Dying icons
Forty years ago, the death of Marc Bolan had seemed of more immediate relevance than the death of Elvis Presley a month previously.
Elvis may only have been forty two years old when he died in August 1977, but, to a sixteen year old who listened to the news of his death, he seemed to belong to a different generation. Elvis’ music was music loved by my parents’ generation, his success had begun before I was born; he may not have been old, but, to a teenager, he certainly was not young.
Marc Bolan was different, while only twelve years younger than Elvis, he belonged to a different generation. The music of Marc Bolan and T. Rex was music that was played by girls on the record player at the youth club in the village hall, teenage girls had posters of him, they bought magazines that featured him. When Elvis died, it seemed that someone from a former time had died; when Marc Bolan died, it seemed that someone from our own time had died.
Perhaps the twelve year age gap between Elvis and Marc Bolan seemed much greater because they were on either side of the watershed summer of 1967.
Elvis was an established popular icon in his thirties by the time of the summer of love and the cultural revolution initiated by the movement in San Francisco. Elvis Presley may have been a ground-breaking figure, but his appearance and conduct were not a challenge to the conservative American society in which he lived. When Elvis was drafted into the United States Army in 1958 it was a major media event that added to his personal popularity and that affirmed the military establishment.
Marc Bolan was still a teenager when the hippies were gathering in San Francisco’s Haight-Ashbury district, his rise to stardom was in times that were fundamentally different, in times when former cultural norms had been swept aside. Marc Boylan’s sartorial choices, his blurring of the lines of gender, his style of performance, were in the context of the social revolutionary times in which he emerged.

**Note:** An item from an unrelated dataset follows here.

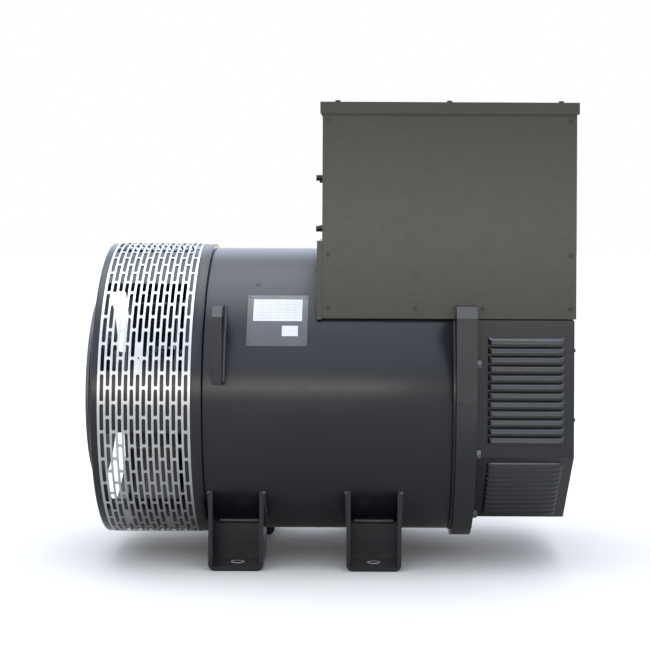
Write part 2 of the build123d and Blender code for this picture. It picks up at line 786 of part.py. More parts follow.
cover_length = cover_end - sheet - shield_end - fit_gap
with BuildPart() as rear_cover:
    with BuildSketch(Plane.YZ.offset(shield_end + fit_gap)) as outline:
        Polygon(*cover_outline, align=None)
        offset(amount=-sheet, mode=Mode.SUBTRACT)
        with Locations((0, cover_top)):
            Rectangle(2 * (cover_half - sheet), 4 * sheet, mode=Mode.SUBTRACT)
    extrude(amount=cover_length)
    with BuildSketch(Plane.YZ.offset(cover_end - 2 * sheet)):
        Polygon(*cover_outline, align=None)
        offset(amount=-cover_flange, mode=Mode.SUBTRACT)
        with Locations((0, cover_top)):
            Rectangle(2 * (cover_half - cover_flange), 4 * cover_flange, mode=Mode.SUBTRACT)
    extrude(amount=sheet)
    with BuildSketch(Plane.YZ.offset(louvre_start)):
        for row in louvre_rows:
            louvre_part(row, ((louvre_skin, 1), (louvre_skin, -2 * sheet),
                              (louvre_height, -2 * sheet), (louvre_height, 1)))
    extrude(amount=louvre_length, mode=Mode.SUBTRACT)
    with BuildSketch(Plane.YZ.offset(louvre_start - louvre_skin)):
        for row in louvre_rows:
            louvre_part(row, ((0, -1), (0, 0), (louvre_height, louvre_reach),
                              (louvre_height, louvre_reach - louvre_skin), (2 * louvre_skin, -1)))
    extrude(amount=louvre_length + 2 * louvre_skin)
    with BuildSketch(Plane.YZ.offset(cover_end - 2 * sheet)):
        with Locations(*rear_bolt_places):
            Circle(screw_radius + bolt_clearance)
    extrude(amount=sheet, mode=Mode.SUBTRACT)
rear_cover.part.label = "rear_cover"
export_step(rear_cover.part, "parts/rear_cover.step")

with BuildPart() as rear_cover_panel:
    with BuildSketch(Plane.YZ.offset(cover_end - sheet)):
        Polygon(*cover_outline, align=None)
        with Locations(*rear_bolt_places):
            Circle(screw_radius + bolt_clearance, mode=Mode.SUBTRACT)
    extrude(amount=sheet)
rear_cover_panel.part.label = "rear_cover_panel"
export_step(rear_cover_panel.part, "parts/rear_cover_panel.step")

with BuildPart() as rear_panel_bolts:
    with BuildSketch(Plane.YZ.offset(cover_end)):
        with Locations(*rear_bolt_places):
            RegularPolygon(screw_head, 6)
    extrude(amount=screw_head_height)
    with BuildSketch(Plane.YZ.offset(cover_end - screw_grip)):
        with Locations(*rear_bolt_places):
            Circle(screw_radius)
    extrude(amount=screw_grip)
rear_panel_bolts.part.label = "rear_panel_bolts"
export_step(rear_panel_bolts.part, "parts/rear_panel_bolts.step")

# ---------------------------------------------------------------- terminal box
with BuildPart() as terminal_box_body:
    with Locations((box_middle, 0, box_bottom)):
        Box(box_length, 2 * body_half, box_top - box_bottom, align=(Align.CENTER, Align.CENTER, Align.MIN))
        Box(
            box_length - 2 * sheet, 2 * (body_half - sheet), box_top - box_bottom - sheet,
            align=(Align.CENTER, Align.CENTER, Align.MIN), mode=Mode.SUBTRACT,
        )
    # openings under the lid and behind the two side panels
    with Locations((box_middle, 0, box_top)):
        Box(box_length - 2 * box_border, 2 * (body_half - box_border), 4 * sheet, mode=Mode.SUBTRACT)
    with Locations((box_middle, 0, (box_bottom + panel_top) / 2)):
        Box(
            box_length - 2 * box_border, 4 * body_half, panel_top - box_bottom - 2 * box_border,
            mode=Mode.SUBTRACT,
        )
    with Locations((box_start, 0, 0)):
        Cylinder(housing_radius + fit_gap, box_border, rotation=(0, 90, 0), mode=Mode.SUBTRACT)
    with Locations((box_start, 0, (gland_low + gland_high) / 2)):
        Box(4 * sheet, 2 * (gland_half - 2 * gland_inset), gland_high - gland_low - 4 * gland_inset,
            mode=Mode.SUBTRACT)
    with BuildSketch(Plane.YZ.offset(box_start)):
        with Locations(*gland_places):
            Circle(gland_stud + bolt_clearance)
    extrude(amount=sheet, mode=Mode.SUBTRACT)
    with BuildSketch(Plane.XZ.offset(-body_half)):
        with Locations(*panel_screw_places):
            Circle(screw_radius + bolt_clearance)
    extrude(amount=2 * body_half, mode=Mode.SUBTRACT)
    with BuildSketch(Plane.XY.offset(box_top)):
        with Locations(*lid_bolt_places):
            Circle(screw_radius + bolt_clearance)
    extrude(amount=-sheet, mode=Mode.SUBTRACT)
terminal_box_body.part.label = "terminal_box_body"
export_step(terminal_box_body.part, "parts/terminal_box_body.step")

with BuildPart() as terminal_box_saddle:
    with BuildSketch(Plane.YZ.offset(saddle_start)):
        with Locations((0, box_bottom - sheet)):
            Rectangle(2 * cover_half, saddle_top - box_bottom + sheet, align=(Align.CENTER, Align.MIN))
        Circle(housing_radius + fit_gap, mode=Mode.SUBTRACT)
    extrude(amount=box_start - saddle_start)
terminal_box_saddle.part.label = "terminal_box_saddle"
export_step(terminal_box_saddle.part, "parts/terminal_box_saddle.step")

for side, side_name in ((-1, "near"), (1, "far")):
    with BuildPart() as side_panel:
        with Locations((box_middle, side * (cover_half - sheet / 2), box_bottom)):
            Box(box_length, sheet, panel_top - box_bottom, align=(Align.CENTER, Align.CENTER, Align.MIN))
        for x, z in panel_screw_places:
            with Locations((x, side * cover_half, z)):
                Cylinder(
                    screw_radius + bolt_clearance, 4 * sheet, rotation=(90, 0, 0), mode=Mode.SUBTRACT,
                )
    side_panel.part.label = f"side_panel_{side_name}"
    export_step(side_panel.part, f"parts/side_panel_{side_name}.step")

    with BuildPart() as side_panel_screws:
        for x, z in panel_screw_places:
            with Locations((x, side * (cover_half + screw_head_height / 2), z)):
                Cylinder(screw_head, screw_head_height, rotation=(90, 0, 0))
            with Locations((x, side * (cover_half - screw_grip / 2), z)):
                Cylinder(screw_radius, screw_grip, rotation=(90, 0, 0))
    side_panel_screws.part.label = f"side_panel_screws_{side_name}"
    export_step(side_panel_screws.part, f"parts/side_panel_screws_{side_name}.step")

lid_middle = (lid_start + lid_end) / 2
with BuildPart() as terminal_box_lid:
    with Locations((lid_middle, 0, box_top + sheet)):
        Box(
            lid_end - lid_start, 2 * lid_half, lid_drop + sheet,
            align=(Align.CENTER, Align.CENTER, Align.MAX),
        )
        fillet(terminal_box_lid.edges().filter_by(Axis.Z), sheet)
    with Locations((lid_middle, 0, box_top)):
        Box(
            lid_end - lid_start - 2 * sheet, 2 * (lid_half - sheet), 2 * lid_drop,
            align=(Align.CENTER, Align.CENTER, Align.MAX), mode=Mode.SUBTRACT,
        )
    with BuildSketch(Plane.XY.offset(box_top)):
        with Locations(*lid_bolt_places):
            Circle(screw_radius + bolt_clearance)
    extrude(amount=sheet, mode=Mode.SUBTRACT)
terminal_box_lid.part.label = "terminal_box_lid"
export_step(terminal_box_lid.part, "parts/terminal_box_lid.step")

with BuildPart() as lid_bolts:
    with BuildSketch(Plane.XY.offset(box_top + sheet)):
        with Locations(*lid_bolt_places):
            RegularPolygon(1.4 * screw_head, 6)
    extrude(amount=1.4 * screw_head_height)
    with BuildSketch(Plane.XY.offset(box_top + sheet - screw_grip)):
        with Locations(*lid_bolt_places):
            Circle(screw_radius)
    extrude(amount=screw_grip)
lid_bolts.part.label = "lid_bolts"
export_step(lid_bolts.part, "parts/lid_bolts.step")

with BuildPart() as gland_plate:
    with BuildSketch(Plane.YZ.offset(box_start)):
        with Locations((0, (gland_low + gland_high) / 2)):
            Rectangle(2 * gland_half, gland_high - gland_low)
        with Locations(*gland_places):
            Circle(gland_stud + bolt_clearance, mode=Mode.SUBTRACT)
    extrude(amount=-gland_sheet)
gland_plate.part.label = "gland_plate"
export_step(gland_plate.part, "parts/gland_plate.step")

with BuildPart() as gland_plate_bolts:
    with BuildSketch(Plane.YZ.offset(box_start - gland_sheet)):
        with Locations(*gland_places):
            RegularPolygon(2 * gland_stud, 6)
    extrude(amount=-gland_stud_length)
    with BuildSketch(Plane.YZ.offset(box_start - gland_sheet)):
        with Locations(*gland_places):
            Circle(gland_stud)
    extrude(amount=gland_sheet + 3 * sheet)
gland_plate_bolts.part.label = "gland_plate_bolts"
export_step(gland_plate_bolts.part, "parts/gland_plate_bolts.step")

with BuildPart() as box_plug:
    with BuildSketch(Plane.YZ.offset(box_end)):
        with Locations((0, plug_height)):
            Circle(plug_radius)
    extrude(amount=plug_depth)
box_plug.part.label = "box_plug"
export_step(box_plug.part, "parts/box_plug.step")

with BuildPart() as equipment_tray:
    with Locations((box_middle, 0, tray_height)):
        Box(
            box_length - 2 * sheet - 2 * fit_gap, 2 * (body_half - sheet - fit_gap), tray_sheet,
            align=(Align.CENTER, Align.CENTER, Align.MIN),
        )
    with Locations((cable_hole_centre, 0, tray_height)):
        Box(cable_hole_length, 2 * board_width + cable_hole_width, 4 * tray_sheet, mode=Mode.SUBTRACT)
        Box(2 * cable_hole_length, 1.2 * board_width, tray_sheet,
            align=(Align.CENTER, Align.CENTER, Align.MIN))
equipment_tray.part.label = "equipment_tray"
export_step(equipment_tray.part, "parts/equipment_tray.step")

with BuildPart() as terminal_board:
    with Locations((board_start, 0, tray_top)):
        Box(board_length, board_width, board_thickness, align=(Align.MIN, Align.CENTER, Align.MIN))
terminal_board.part.label = "terminal_board"
export_step(terminal_board.part, "parts/terminal_board.step")

with BuildPart() as terminal_studs:
    with BuildSketch(Plane.XY.offset(board_top)):
        with Locations((board_start + board_length / 2, 0)):
            with GridLocations(board_length / stud_count * 2, board_width / 2, stud_count // 2, 2):
                Circle(stud_radius)
    extrude(amount=stud_height)
terminal_studs.part.label = "terminal_studs"
export_step(terminal_studs.part, "parts/terminal_studs.step")

with BuildPart() as voltage_regulator:
    with Locations((regulator_start, 0, tray_top)):
        Box(regulator_length, regulator_width, regulator_height,
            align=(Align.MIN, Align.CENTER, Align.MIN))
voltage_regulator.part.label = "voltage_regulator"
export_step(voltage_regulator.part, "parts/voltage_regulator.step")
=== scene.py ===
"""Detailed look of a single-bearing generator alternator head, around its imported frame.

X runs along the shaft from the engine flange, Z is up and the nameplate side faces -Y.
"""
from math import cos, pi, radians, sin, sqrt

import bpy
import numpy as np
from mathutils import Euler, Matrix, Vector


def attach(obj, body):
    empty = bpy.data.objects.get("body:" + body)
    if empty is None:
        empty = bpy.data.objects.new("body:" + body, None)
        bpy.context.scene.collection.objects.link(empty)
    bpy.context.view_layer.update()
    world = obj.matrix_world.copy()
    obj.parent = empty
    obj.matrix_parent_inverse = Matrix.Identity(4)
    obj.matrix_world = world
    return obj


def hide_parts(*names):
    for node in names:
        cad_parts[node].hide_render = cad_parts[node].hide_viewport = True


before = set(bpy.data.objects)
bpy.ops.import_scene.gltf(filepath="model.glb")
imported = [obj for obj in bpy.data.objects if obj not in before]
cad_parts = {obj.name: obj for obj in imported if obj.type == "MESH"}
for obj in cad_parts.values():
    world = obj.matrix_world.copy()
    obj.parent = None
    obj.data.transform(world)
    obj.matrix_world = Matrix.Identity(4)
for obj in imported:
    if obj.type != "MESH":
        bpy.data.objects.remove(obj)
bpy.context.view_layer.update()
FRAME = "stator_frame"
MM = 0.001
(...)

Elvis Presley and Marc Bolan may have occupied different spheres of reality, but the occurrence, within weeks of each other, of the fortieth anniversaries of their deaths recalls how each of them were major cultural icons in their own right. In times when culture has become fragmented and when there seem as many musical tastes as there are listeners, it is hard to imagine many figures as young as Marc Bolan being recalled in forty years time.